WHAT IS ASKED: Up to and including the line with "Roughness=0.95, Normal=relief, Specular_IOR_Level=0.15)", reproduce the listing below exactly, beginning at its first line.

EXERCISE DATA:

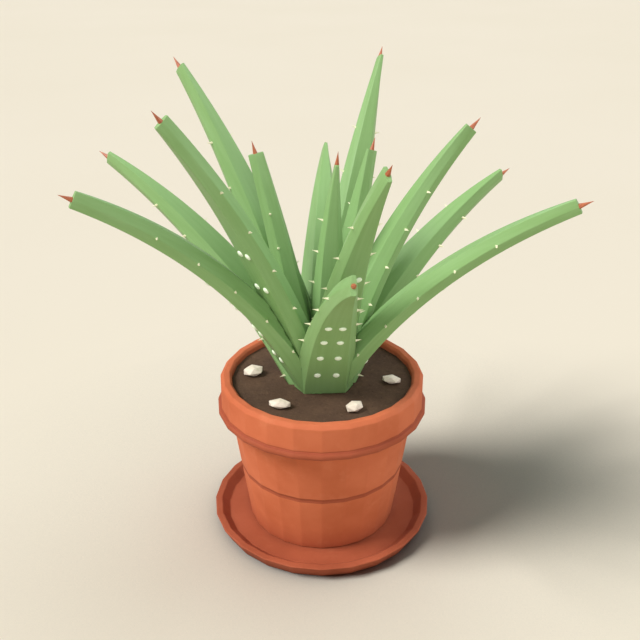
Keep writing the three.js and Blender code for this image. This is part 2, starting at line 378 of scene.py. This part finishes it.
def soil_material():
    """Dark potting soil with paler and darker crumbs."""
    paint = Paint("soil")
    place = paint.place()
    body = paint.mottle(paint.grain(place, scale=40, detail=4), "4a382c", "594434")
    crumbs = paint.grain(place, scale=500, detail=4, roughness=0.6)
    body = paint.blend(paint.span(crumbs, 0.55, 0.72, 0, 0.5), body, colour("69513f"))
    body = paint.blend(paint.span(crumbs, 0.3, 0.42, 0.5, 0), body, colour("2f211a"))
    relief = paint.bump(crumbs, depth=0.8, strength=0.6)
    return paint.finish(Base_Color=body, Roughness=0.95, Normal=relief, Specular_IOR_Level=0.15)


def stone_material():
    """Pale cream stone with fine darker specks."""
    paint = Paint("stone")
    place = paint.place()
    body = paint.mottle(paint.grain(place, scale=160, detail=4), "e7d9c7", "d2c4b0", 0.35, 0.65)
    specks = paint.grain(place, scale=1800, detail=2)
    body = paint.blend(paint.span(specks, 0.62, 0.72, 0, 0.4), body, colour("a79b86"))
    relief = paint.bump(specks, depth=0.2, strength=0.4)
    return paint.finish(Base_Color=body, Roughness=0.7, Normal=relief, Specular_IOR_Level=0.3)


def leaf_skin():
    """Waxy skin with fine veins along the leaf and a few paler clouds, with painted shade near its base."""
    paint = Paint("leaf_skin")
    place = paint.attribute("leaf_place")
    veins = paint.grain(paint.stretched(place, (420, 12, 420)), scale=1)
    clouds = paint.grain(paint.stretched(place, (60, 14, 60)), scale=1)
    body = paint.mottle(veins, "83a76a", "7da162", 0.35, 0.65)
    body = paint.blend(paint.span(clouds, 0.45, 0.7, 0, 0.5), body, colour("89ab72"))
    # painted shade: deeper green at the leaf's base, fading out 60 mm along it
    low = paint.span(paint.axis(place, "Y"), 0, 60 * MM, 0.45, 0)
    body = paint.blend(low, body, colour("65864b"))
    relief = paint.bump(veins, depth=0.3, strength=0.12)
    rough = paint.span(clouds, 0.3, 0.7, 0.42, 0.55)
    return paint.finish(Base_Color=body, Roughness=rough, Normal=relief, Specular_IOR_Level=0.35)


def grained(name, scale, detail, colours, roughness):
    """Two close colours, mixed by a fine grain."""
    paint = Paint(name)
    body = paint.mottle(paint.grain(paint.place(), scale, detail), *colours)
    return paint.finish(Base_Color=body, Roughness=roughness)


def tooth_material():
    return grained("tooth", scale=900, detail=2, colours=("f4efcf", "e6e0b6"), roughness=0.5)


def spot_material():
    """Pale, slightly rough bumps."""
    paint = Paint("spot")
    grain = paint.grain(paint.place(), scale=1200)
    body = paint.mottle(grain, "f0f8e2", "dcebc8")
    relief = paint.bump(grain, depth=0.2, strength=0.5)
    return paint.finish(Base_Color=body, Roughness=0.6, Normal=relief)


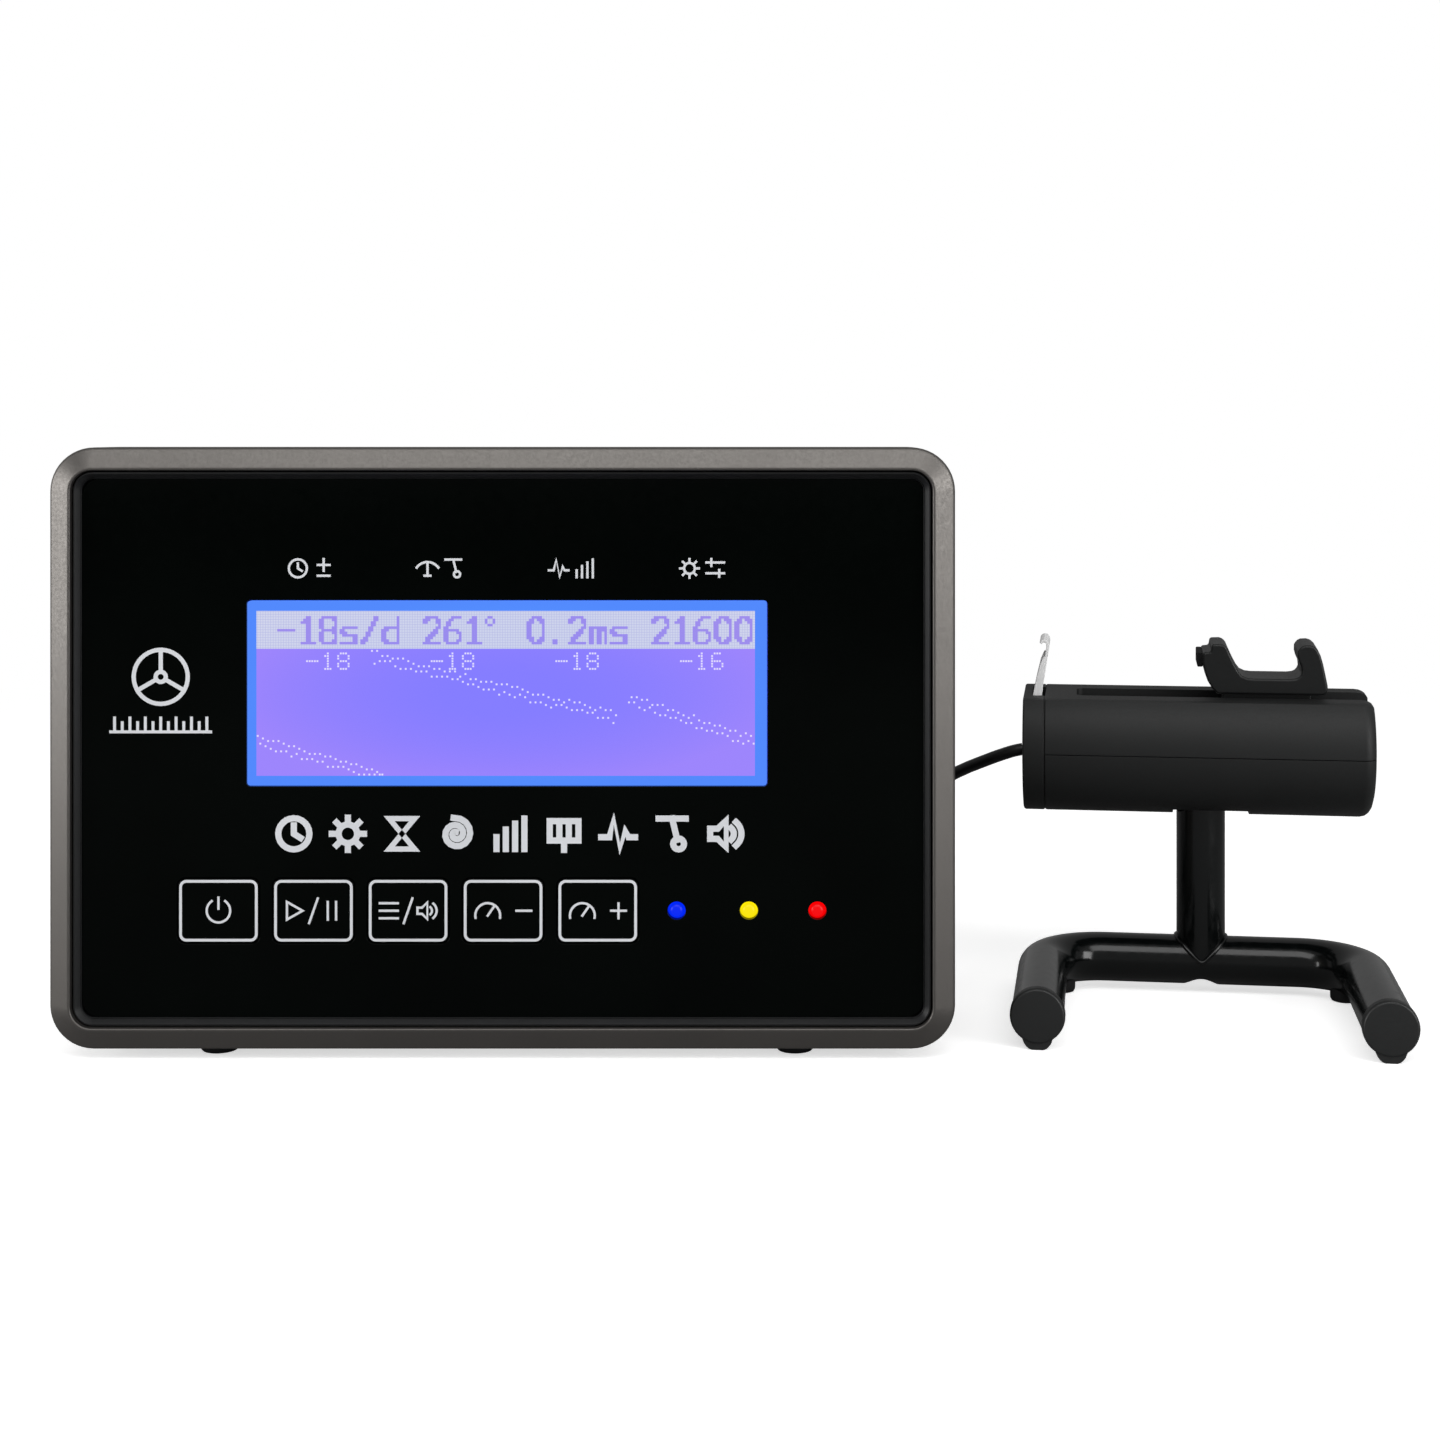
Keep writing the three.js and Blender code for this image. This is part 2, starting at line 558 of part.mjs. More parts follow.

TASK RESPONSE:
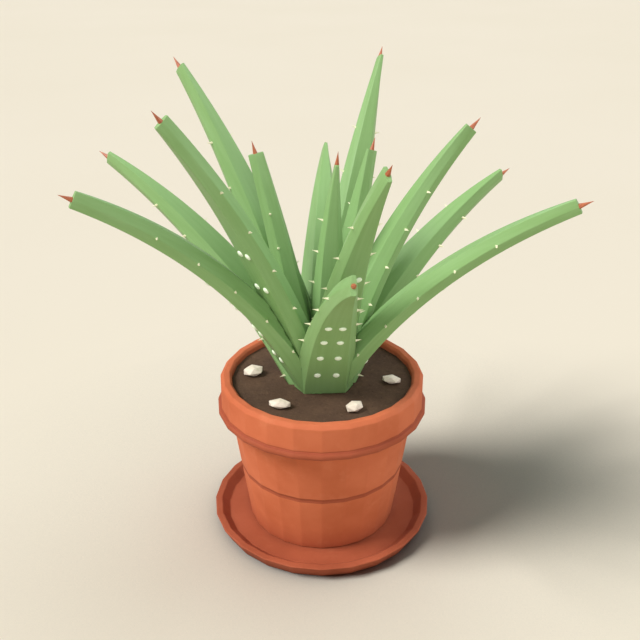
Keep writing the three.js and Blender code for this image. This is part 2, starting at line 378 of scene.py. This part finishes it.
def soil_material():
    """Dark potting soil with paler and darker crumbs."""
    paint = Paint("soil")
    place = paint.place()
    body = paint.mottle(paint.grain(place, scale=40, detail=4), "4a382c", "594434")
    crumbs = paint.grain(place, scale=500, detail=4, roughness=0.6)
    body = paint.blend(paint.span(crumbs, 0.55, 0.72, 0, 0.5), body, colour("69513f"))
    body = paint.blend(paint.span(crumbs, 0.3, 0.42, 0.5, 0), body, colour("2f211a"))
    relief = paint.bump(crumbs, depth=0.8, strength=0.6)
    return paint.finish(Base_Color=body, Roughness=0.95, Normal=relief, Specular_IOR_Level=0.15)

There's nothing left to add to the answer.